Y un apunte más. La Zaranda siempre ha hecho gala de una independencia a contrapelo de honores y reconocimientos. Hasta recibir el año pasado el Premio Nacional de Teatro, circunstancia que se hace constar en la publicidad de su último espectáculo. Sus componentes entienden que el galardón es como si les hubiera sido “dado por el pueblo español, otorgado por unos profesionales [se refieren al jurado] y simplemente entregado por unos políticos” según declararon a Rosana Torres (El País, 8 de junio de 2011). Curiosamente, meses antes habían rechazado el premio Max de la Crítica que otorga un jurado de profesionales del periodismo teatral absolutamente independientes, ajenos a la SGAE y a cualquier presión amistosa, política, social, cultural o económica, sujetos solo a su propio criterio. Antes de hacer público el fallo y sabedores de esa vitola de impermeabilidad a cualquier distinción, los miembros del jurado convinieron que uno de ellos hablara con gente de La Zaranda y les consultara si aceptarían el galardón. Contestaron negativamente y se optó por elegir otra sólida candidatura de entre las propuestas. Lo sé porque estaba allí. Ignoro si estas palabras contravienen el acuerdo tácito de confidencialidad de las deliberaciones. Y me interrogo sobre los motivos de la aceptación de un premio y el rechazo del otro.
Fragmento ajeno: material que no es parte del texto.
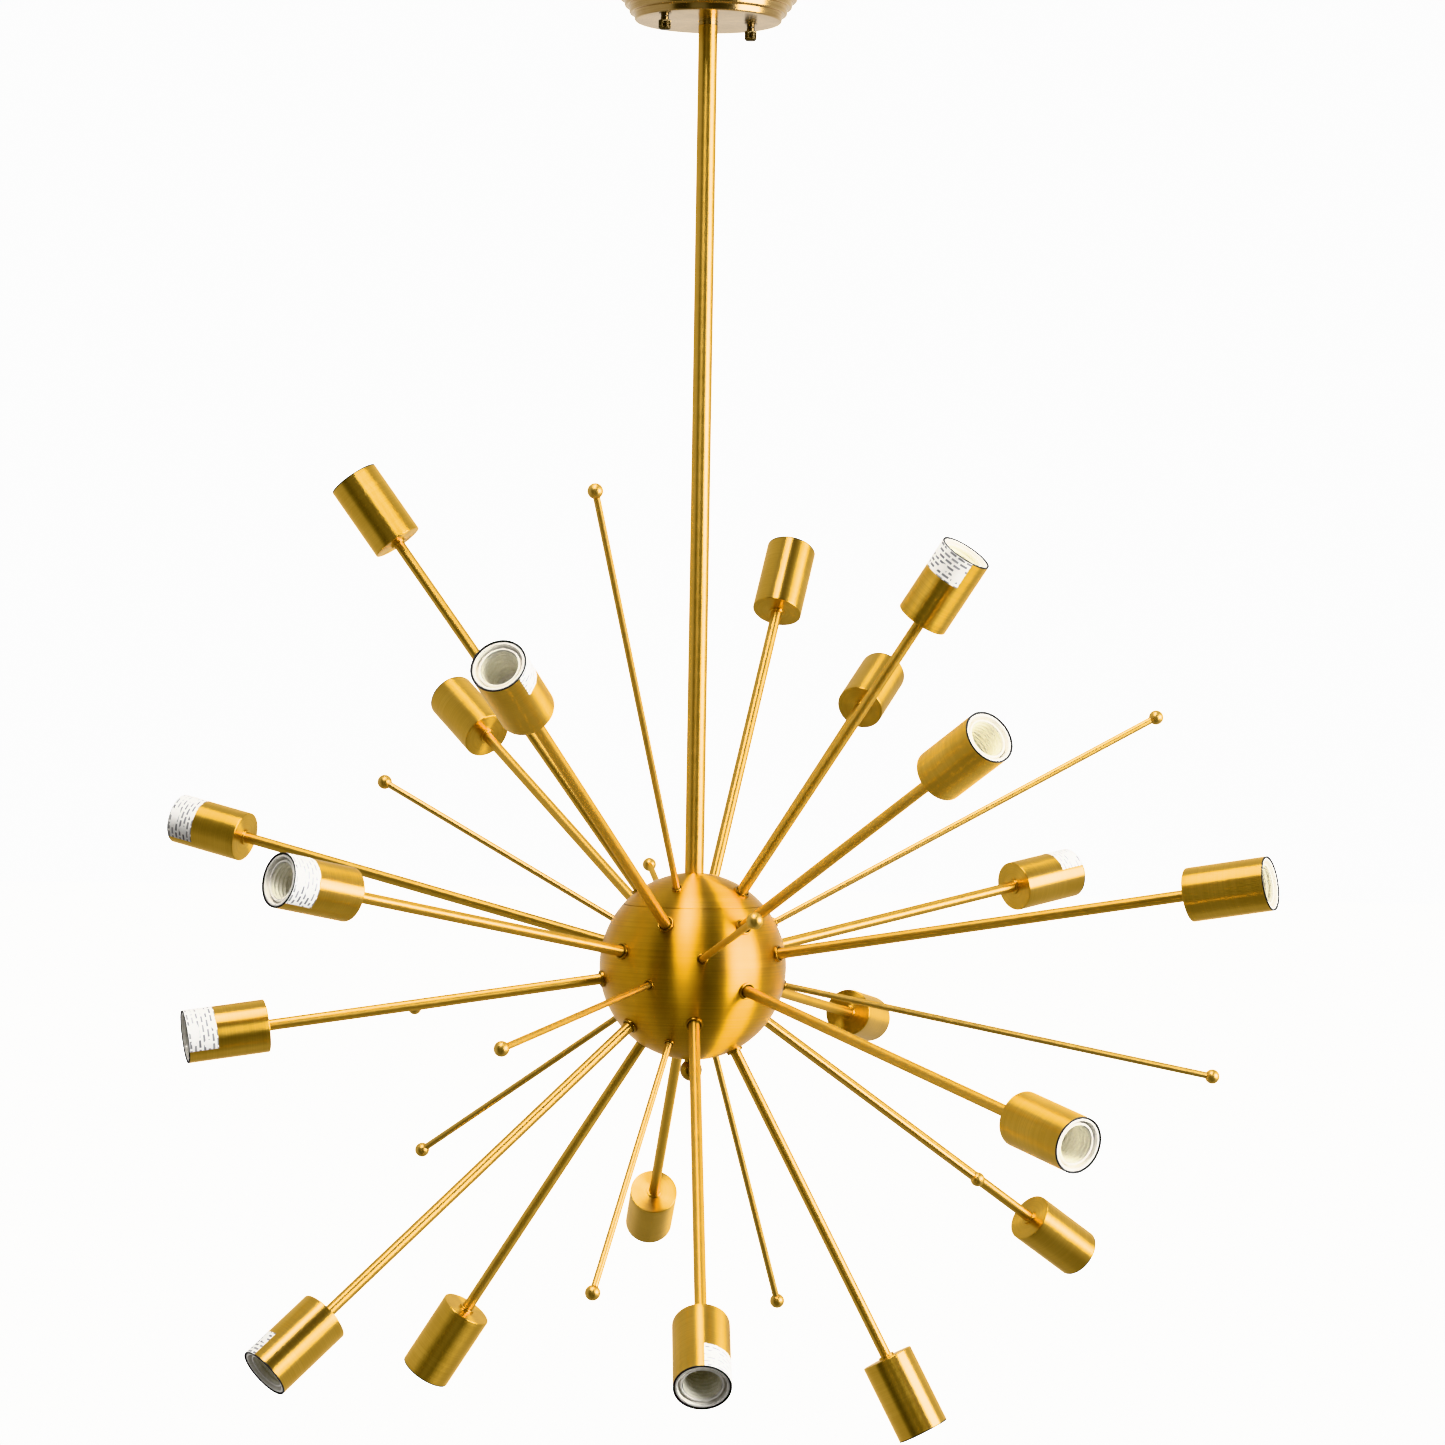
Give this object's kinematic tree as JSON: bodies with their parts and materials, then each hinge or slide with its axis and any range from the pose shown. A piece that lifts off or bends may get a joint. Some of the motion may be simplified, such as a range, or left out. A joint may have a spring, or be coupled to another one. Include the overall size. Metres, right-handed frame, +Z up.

Estoy convencido de que nada tiene que ver que el Max de la Crítica no conlleve dotación económica alguna, solo el reconocimiento de la prensa especializada, y que el Nacional de Teatro reporte 30.000 euros a su ganador. Seguramente, ha pesado de foma decisiva que, en el fondo, es como si lo hubiera dado el pueblo español. Olé.